Dr. Frankenstein’s Daughters is a quick read that becomes progressively darker as the pages fly by. This will be a good read for those who appreciate gothic narratives, but don’t want to wade through 400 pages of dense prose.

Favorite Quote:

“I read and read without ever being bored as long as there is daylight.”

13 responses to “Review: Dr. Frankenstein’s Daughters”

  1. Ooh, I’ve been wanting to read this but the only feedback I’ve heard about it was another blogger telling me not to even bother. With your review though, I’m excited about it again. If I can look past the treatment of women characters (or lack of women characters) I hope to enjoy it.

    I don’t think I’ve ever read a retelling in which the original’s author makes an appearance in quite this way. I’ve seen Shakespeare retellings with him featured as a character (usually a love interest) but nothing close to what you’re describing. Then, I don’t read many retellings.

    Also, I was really expected a higher rating judging by your review.

    • Christina says:

      I definitely don’t think it was horrible, but I don’t think it was all that great either, you know? I was sort of torn, so that’s why it was a 2.5. I had it as a 3 initially, but decided I wasn’t quite engaged enough for that.

      Oh, I’ve seen that quite a bit, but I read a lot of retellings. There was one REALLY awful Jane Austen one where she was surrounded by people exactly like every character in every novel and I was PISSED.

  2. Eileen says:

    Ooh this is the first time I’ve heard of this, but I’m sorry you didn’t love it, although I’m glad you DID like it! 🙂

    When I saw the word “Giselle” I was like “GISELLE? Oh look you retweeted one of her tweets! Wait, wrong Giselle!” I don’t know. It was a totally weird moment.

    Anyway, yuck with the treatment of the women! Even if it is intentional, it does seem to be kind of annoying. And don’t worry, I totally get what you’re saying by bringing the author into the story, because it kind of makes them seem less creative.

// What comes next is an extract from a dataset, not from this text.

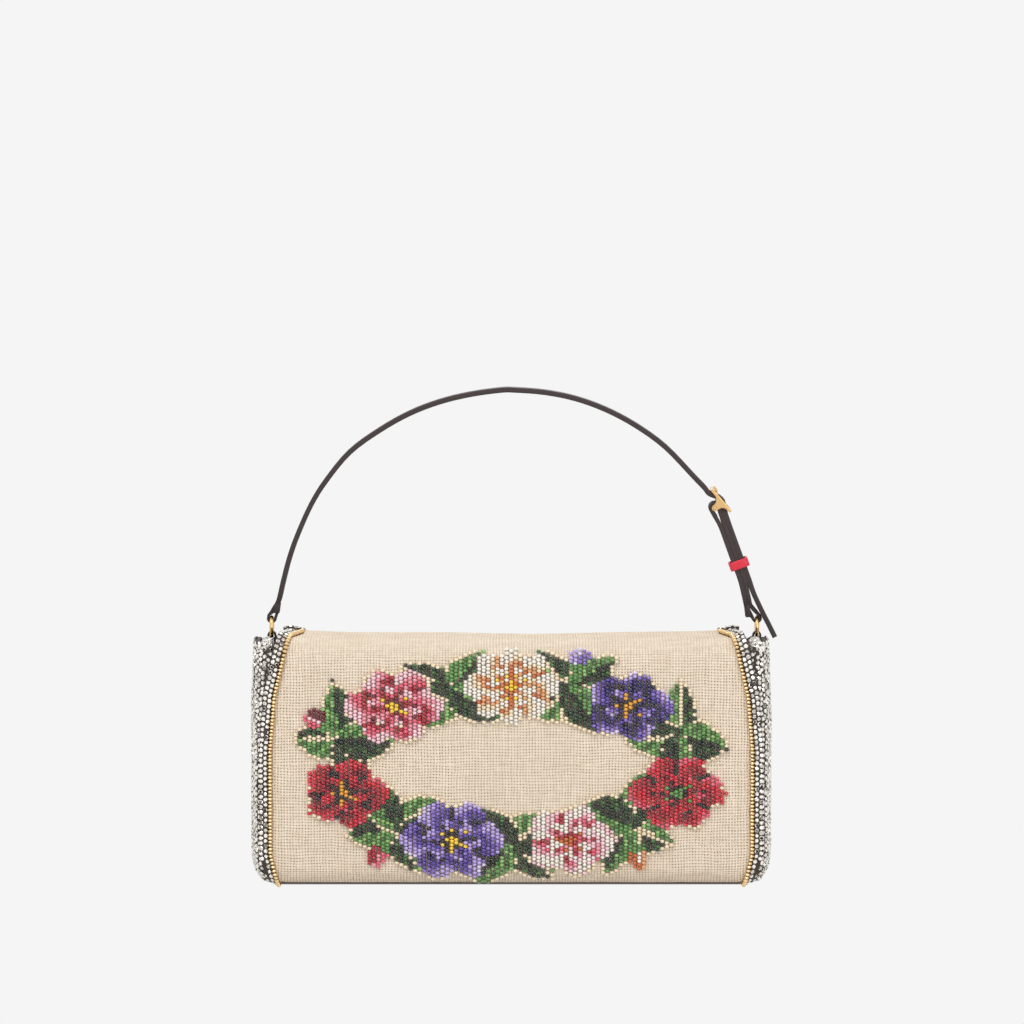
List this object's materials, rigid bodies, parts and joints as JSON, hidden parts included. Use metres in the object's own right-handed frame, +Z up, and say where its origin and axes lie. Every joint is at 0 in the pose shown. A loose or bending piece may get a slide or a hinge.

    Great review! I’m glad you liked this somewhat better than the original Frankenstein though!

    • Christina says:

      Yeah, def didn’t love it.

      I was laughing the whole time imagining Giselle the blogger running around.

      That always bothers me, and I think a lot of times it’s really unintended. It just doesn’t occur to authors how much female characters are left out.

      The original Frankenstein was SO boring. Ugh.

  3. Renae M. says:

    I was rather unimpressed by Distant Waves, a novel by Weyn about the Titanic and time travel, and it seems like she will not be the author for me.

    I REALLY hate the original author insertion trope as well. It’s always felt tacky and silly to me.

    • Christina says:

      AUTHOR INSERTION. That’s the term I couldn’t remember. *thumps forehead* Anyway, yeah, it just seems so insulting. If you want to make the author your character, research and write legit historical fiction.

      I might try Weyn’s dystopian series someday, but, while I didn’t hate this, I also didn’t like it enough that she’ll ever be high on my list to read more of, which is sad since all her topics interest me.

  4. thebookwurrm says:

    I was sent an unsolicited copy of this and I don’t know, it doesn’t call to me. Your review helped me decide. I think I may try Oppel’s version of the story though. I heard him talk about it and he sold me on it. Lovely review!

    • Christina says:

      I hate to scare people away from something, but if it’s not calling to you, I don’t think it was engaging enough to change your mind. It’s alright, but nothing special I didn’t think.

  5. Amy says:

    I am kind of a sucker for retellings so I was super excited for this one. This is actually the first review I have read for it so I am glad that I skipped on requesting it. Sorry it didn’t do much for you.

  6. KM says:

    I liked the original book ok but my favorite part of it was the inspiration for the book itself, with them all telling ghost stories and then she had the dream – I always thought that was just so cool. So I think it would bug me a little to change that in this book.

    • Christina says:

      Oh yeah, the story behind Frankenstein is totally awesome, and that’s one more reason that the author insertion really does not work.

      • Brandy Smith says:

        Does any one know what page number that the quote ” I read and read without ever being bored as long as there is daylight”.